On this, Bench pointed out to ld.AR whether this issue was raised by assessee before AO despite the fact that the assessee himself filed return of income in his individual capacity and no pleadings or issue before AO during the course of original assessment proceedings or even before PCIT during revision
- 6 - proceedings u/s.263 of the Act. Even otherwise, the assessee has not brought any evidence before us there exist any HUF of assessee, where he is karta. Since there is no evidence, we cannot adjudicate this issue and even otherwise, this is not raised before AO or before CIT(A) and moreover no facts are available on record, we dismiss this issue as not arising out of orders of the lower authorities.

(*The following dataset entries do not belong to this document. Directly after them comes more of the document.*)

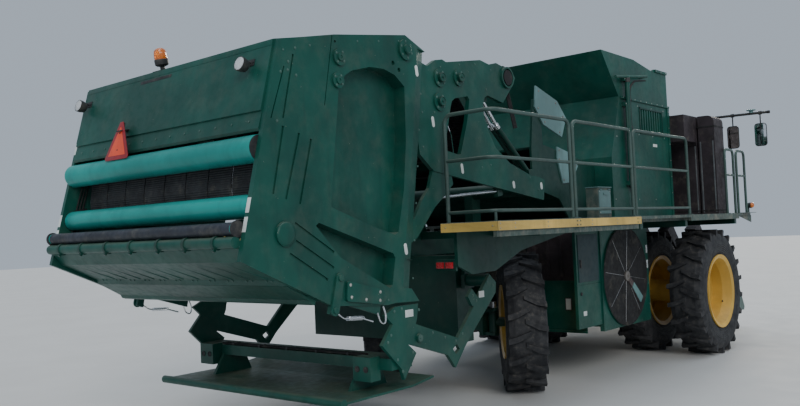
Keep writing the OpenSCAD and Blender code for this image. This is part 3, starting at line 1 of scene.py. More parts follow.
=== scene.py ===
"""Cotton harvester: finishes, soft parts, small fittings, floor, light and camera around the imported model.

Lengths are metres in the row frame: -Y is the driving direction, +X the machine's left side, +Z up.
Places along the machine are given from the front axle, as in the part's source.
"""
import math

import bmesh
import bpy
from mathutils import Matrix, Vector


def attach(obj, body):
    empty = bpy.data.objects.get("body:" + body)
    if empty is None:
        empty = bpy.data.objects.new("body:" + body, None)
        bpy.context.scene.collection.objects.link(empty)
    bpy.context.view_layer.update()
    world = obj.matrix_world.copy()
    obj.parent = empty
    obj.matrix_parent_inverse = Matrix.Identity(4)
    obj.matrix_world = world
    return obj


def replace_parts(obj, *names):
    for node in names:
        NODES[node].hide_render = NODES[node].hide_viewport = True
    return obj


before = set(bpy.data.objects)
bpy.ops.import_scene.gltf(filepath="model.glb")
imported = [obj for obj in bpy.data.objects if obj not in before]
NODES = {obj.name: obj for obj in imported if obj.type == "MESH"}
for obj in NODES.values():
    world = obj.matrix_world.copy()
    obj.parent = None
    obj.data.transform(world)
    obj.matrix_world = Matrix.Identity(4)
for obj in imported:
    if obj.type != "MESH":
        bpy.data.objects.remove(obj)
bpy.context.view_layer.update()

# Driving sizes, as in the part's source
FRONT_AXLE_Y = -2.875
FRONT_AXLE_Z = 0.95
FRONT_RIM_R = 0.56
DUAL_X = (1.0, 1.93)
REAR_AXLE_Y = 4.1
REAR_AXLE_Z = 0.87
REAR_RIM_R = 0.465
KINGPIN_X = 0.7
REAR_WHEEL_OFFSET = 0.345
STEER_ANGLE = math.radians(38)
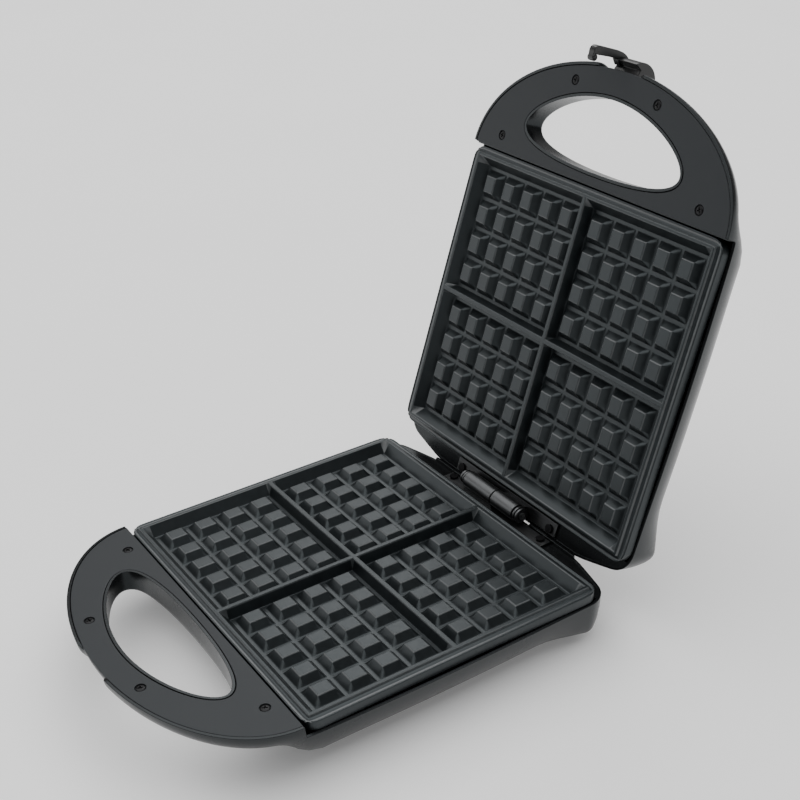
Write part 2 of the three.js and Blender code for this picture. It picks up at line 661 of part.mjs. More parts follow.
// Pieces that both halves have, with `turn` taking a base piece to its half.
function addHalf(group, half, turn) {
  group.add(named(`${half}_handle_cover`, turn(handleCover()), COVER_PLASTIC));
  COVER_SCREWS.forEach(([x, y], i) => {
    group.add(named(`${half}_cover_screw_${i + 1}`, turn(coverScrew(x, y)), BLACK_STEEL));
  });
  group.add(named(`${half}_waffle_plate`, turn(wafflePlate()), NON_STICK));
  PLATE_SCREWS.forEach(([x, y], i) => {
    group.add(named(`${half}_plate_screw_${i + 1}`, turn(plateScrew(x, y)), BRIGHT_STEEL));
  });
  group.add(named(`${half}_heating_element`, turn(heatingElement()), BLACK_STEEL));
  group.add(named(`${half}_reflector`, turn(reflector()), ALUMINIUM));
  group.add(named(`${half}_element_lead_left`, turn(elementLead(-1)), WIRE_SLEEVE));
  group.add(named(`${half}_element_lead_right`, turn(elementLead(1)), WIRE_SLEEVE));
  group.add(named(`${half}_hinge_screw_left`, turn(hingeScrew(-1)), BLACK_STEEL));
  group.add(named(`${half}_hinge_screw_right`, turn(hingeScrew(1)), BLACK_STEEL));
}

function baseHalf() {
  const group = new THREE.Group();
  const same = (geometry) => geometry;
  group.add(named('base_housing', baseHousing(), SHELL_PLASTIC));
  addHalf(group, 'base', same);
  group.add(named('base_thermostat', thermostat(), CERAMIC));
  group.add(named('base_terminal_block', terminalBlock(), CERAMIC));
  group.add(named('cord_inlet_bushing', inletBushing(), RUBBER));
  const corners = ['front_left', 'front_right', 'rear_left', 'rear_right'];
  FEET.forEach(([x, y], i) => group.add(named(`foot_${corners[i]}`, rubberFoot(x, y), RUBBER)));
  group.add(named('base_hinge_leaf', hingeLeaf(BASE_BARREL), SATIN_STEEL));
  group.add(named('hinge_pin', hingePin(), BRIGHT_STEEL));
  group.add(named('hinge_collar_left', hingeCollar(-1), SATIN_STEEL));
  group.add(named('hinge_collar_right', hingeCollar(1), SATIN_STEEL));
  return group;
}

function lidHalf() {
  const group = new THREE.Group();
  group.add(named('lid_housing', lidHousing(), SHELL_PLASTIC));
  addHalf(group, 'lid', mirrored);
  group.add(named('lid_thermal_fuse', mirrored(thermalFuse()), CERAMIC));
  const rightLeaf = mirrored(hingeLeaf(LID_BARREL));
  rightLeaf.scale(-1, 1, 1);
  group.add(named('lid_hinge_leaf', flipped(rightLeaf), SATIN_STEEL));
  group.add(named('latch', latch(), SHELL_PLASTIC));
  group.add(named('latch_pin', crossCylinder(-LUG_OUTER + 1, LUG_OUTER - 1, LATCH_Y, LATCH_Z, 2, 12), BRIGHT_STEEL));
  group.add(named('power_lamp_lens', lampLens(...LAMPS[0]), RED_LENS));
  group.add(named('ready_lamp_lens', lampLens(...LAMPS[1]), GREEN_LENS));
  for (const mesh of group.children) mesh.geometry.translate(0, -HINGE_Y, -MATE_Z);
  group.position.set(0, HINGE_Y, MATE_Z);
  group.rotation.x = -OPEN_ANGLE * Math.PI / 180;
  return group;
}

const machine = new THREE.Group();
machine.add(baseHalf());
machine.add(lidHalf());
machine.updateMatrixWorld(true);
const bounds = new THREE.Box3().setFromObject(machine, true);
const wafflemaker = new THREE.Group();
wafflemaker.add(machine);
machine.position.set(-(bounds.min.x + bounds.max.x) / 2, -(bounds.min.y + bounds.max.y) / 2, -bounds.min.z);

export default wafflemaker;
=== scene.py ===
"""Looks of the waffle maker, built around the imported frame.

Shapes are drawn in millimetres about the middle of the lower plate, with z above the table, as the
base half lies. A piece of the lid is drawn the same way and carried over by half_matrix("lid"),
which mirrors it in the mating plane and swings it open about the hinge.
"""

import json
import math

import bmesh
import bpy
import numpy as np
from mathutils import Matrix, Vector


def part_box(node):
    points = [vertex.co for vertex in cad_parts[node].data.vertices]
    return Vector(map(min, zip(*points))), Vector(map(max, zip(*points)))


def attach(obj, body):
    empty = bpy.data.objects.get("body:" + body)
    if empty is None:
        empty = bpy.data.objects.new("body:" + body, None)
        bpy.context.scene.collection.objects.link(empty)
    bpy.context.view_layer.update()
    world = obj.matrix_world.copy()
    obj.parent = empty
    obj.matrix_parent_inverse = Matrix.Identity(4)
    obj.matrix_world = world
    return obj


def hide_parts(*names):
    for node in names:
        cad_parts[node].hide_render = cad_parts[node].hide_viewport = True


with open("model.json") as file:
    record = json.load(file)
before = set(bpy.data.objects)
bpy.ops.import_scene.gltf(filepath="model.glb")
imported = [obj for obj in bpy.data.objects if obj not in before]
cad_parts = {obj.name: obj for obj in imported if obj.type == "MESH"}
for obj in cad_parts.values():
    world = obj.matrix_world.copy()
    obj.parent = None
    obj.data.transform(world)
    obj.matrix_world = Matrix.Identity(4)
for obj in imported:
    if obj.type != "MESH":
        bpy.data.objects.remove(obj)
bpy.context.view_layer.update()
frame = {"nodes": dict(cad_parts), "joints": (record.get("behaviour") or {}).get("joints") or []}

# ------------------------------------------------------------------ sizes taken from the frame

MM = 0.001
PLATE_LOW, PLATE_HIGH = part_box("base_waffle_plate")
ORIGIN_Y = (PLATE_LOW.y + PLATE_HIGH.y) / 2
RIDGE_Z = PLATE_HIGH.z / MM
RIM_X = PLATE_HIGH.x / MM
RIM_Y = (PLATE_HIGH.y - ORIGIN_Y) / MM
JOINTS = {joint["name"]: joint for joint in frame["joints"]}
HINGE = Vector(JOINTS["lid_hinge"]["pos_m"])
LATCH_PIVOT = Vector(JOINTS["latch_pivot"]["pos_m"])
OPEN_ANGLE = math.radians(JOINTS["lid_hinge"]["range_deg"][1])
MATE_Z = HINGE.z / MM
HINGE_Y = (HINGE.y - ORIGIN_Y) / MM
HOUSING_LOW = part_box("base_housing")[0]
COVER_LOW, COVER_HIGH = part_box("base_handle_cover")
BOTTOM_Z = HOUSING_LOW.z / MM

# ------------------------------------------------------------------ the object's own sizes, in millimetres

STUD_PITCH = (20, 21)
FIRST_STUD = (14.5, 15.3)
STUD_COUNT = (5, 4)
STUD_TOP_HALF = (4.6, 5.2)
STUD_FOOT_HALF = (8.7, 9.2)
STUD_HEIGHT = 5.5
RIDGE_HEIGHT = 2
DIVIDER_TOP = 1.4
DIVIDER_FOOT = 3.6
POCKET_TOP = (110.7, 95.4)
POCKET_FOOT = (105.5, 89.9)
FLOOR_Z = RIDGE_Z - RIDGE_HEIGHT - STUD_HEIGHT
SKIRT_Z = RIDGE_Z - 7.7

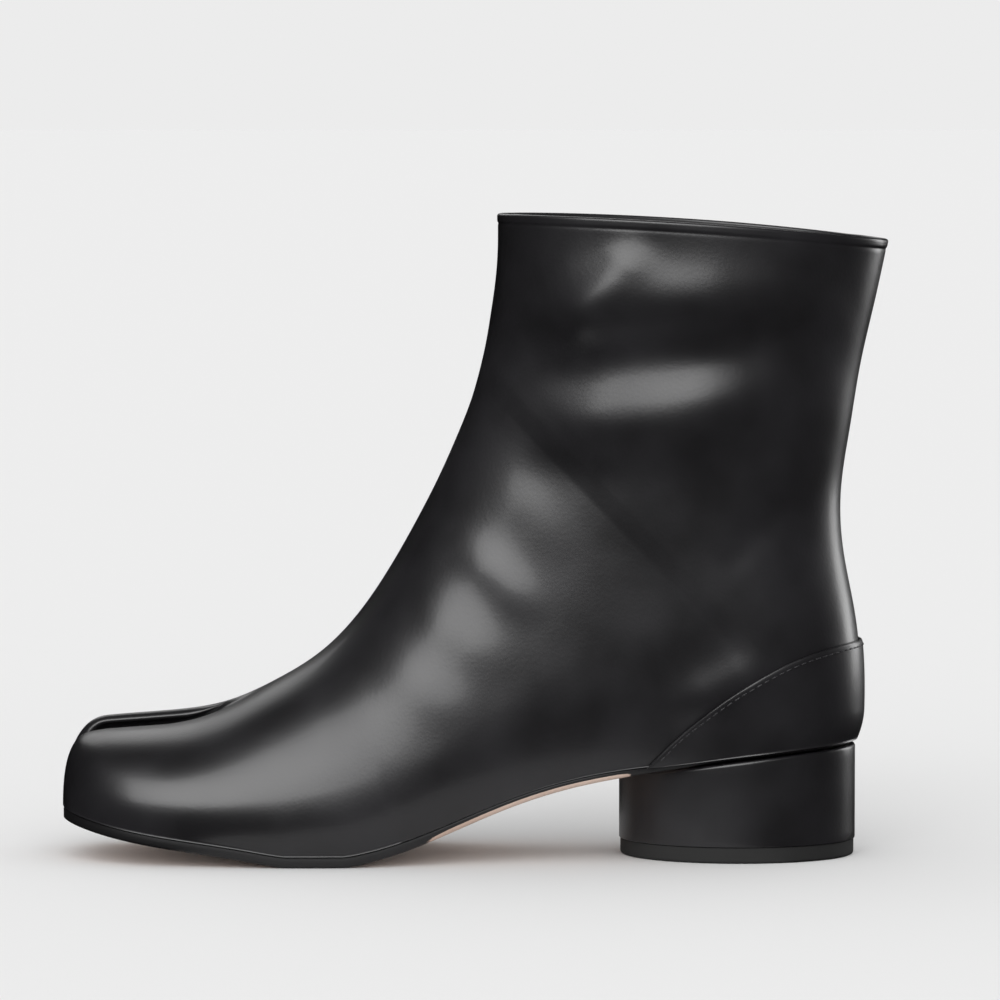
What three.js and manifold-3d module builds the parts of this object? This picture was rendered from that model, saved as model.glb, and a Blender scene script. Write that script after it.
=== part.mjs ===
// A split-toe ankle boot for the left foot, on a low round heel.
//
// The toe points to -X, the outer side of the foot is -Y and +Z is up. The boot stands on the plane z = 0,
// and its origin is the middle of its bounding box, on that plane. Lengths are in millimetres.
//
// Every leather piece is taken from one surface, the last. It is a row of sections that fan out from the
// instep: they stand upright at the toe, lean back through the heel and lie nearly flat at the collar.
// While the boot is worked out, x is the distance behind the toe tip and y is the distance to the inner side.

import * as THREE from "three";
import { mergeVertices } from "three/addons/utils/BufferGeometryUtils.js";
import Module from "manifold-3d";

const wasm = await Module();
wasm.setup();

// Driving sizes
const LAST_LENGTH = 250; // toe tip to the back of the heel
const BALL_WIDTH = 90; // widest, over the leather
const TOE_TOP = 45; // height of the toe box at the end of the split
const COLLAR_FRONT_HEIGHT = 199;
const COLLAR_BACK_HEIGHT = 191;
const COLLAR_CROWN = 1.6; // rise of the rim between its two ends
const TOE_SPRING = 12.2; // height of the sole under the toe tip
const SEAT_HEIGHT = 35.2; // height of the sole at the back of the heel

const UPPER_WALL = 2; // leather and lining
const COUNTER_WALL = 1; // leather laid over the heel
const COUNTER_HEIGHT = 67; // height of the counter's top edge at the back
const COUNTER_REACH = 69; // how far the counter runs forward from the back
const SOLE_THICKNESS = 3.3;
const SOLE_INSET = 0.8; // how far the sole's edge stands inside the leather
const SEAT_INSET = 1.2; // the same, more, where the sole crosses the heel
const SOLE_BEVEL = 1.2;
const INSOLE_THICKNESS = 2.4;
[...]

Coming back to the merits of the case, we noted that the assessee’s case was selected for scrutiny to examine “claim of large exempt income’ and AO noted this in his assessment order para 3, which we have already reproduced above in para 3. We noted from para 3 of the assessment order that the AO has considered sale of agricultural land of 4.60 acres for total sale consideration of Rs.1.05 crores and claiming the sale consideration as exempt which was accepted by AO while framing assessment u/s.143(3) of the Act. But, we noted that the AO has not examined whether land is situated within the distance of 2 kms. of the town municipality of Coonoor. Admittedly, it has a population of 45,500 as per 2011 census. We are of the view that PCIT has raised a very pertinent issue that in case the assessee’s land is situated within 1.5 kms from the municipal limit of Coonoor municipality, the assessee cannot claim as exempt and it has not been examined by AO at all. Hence
- 7 - according to us, the PCIT has rightly directed the AO to verify the facts and thereafter reframe the assessment after allowing reasonable opportunity of being heard. Hence, we confirm the order of PCIT and dismiss this appeal of assessee.
In the result, the appeal filed by the assessee is dismissed.
Order pronounced in the open court on 20th December, 2022 at Chennai.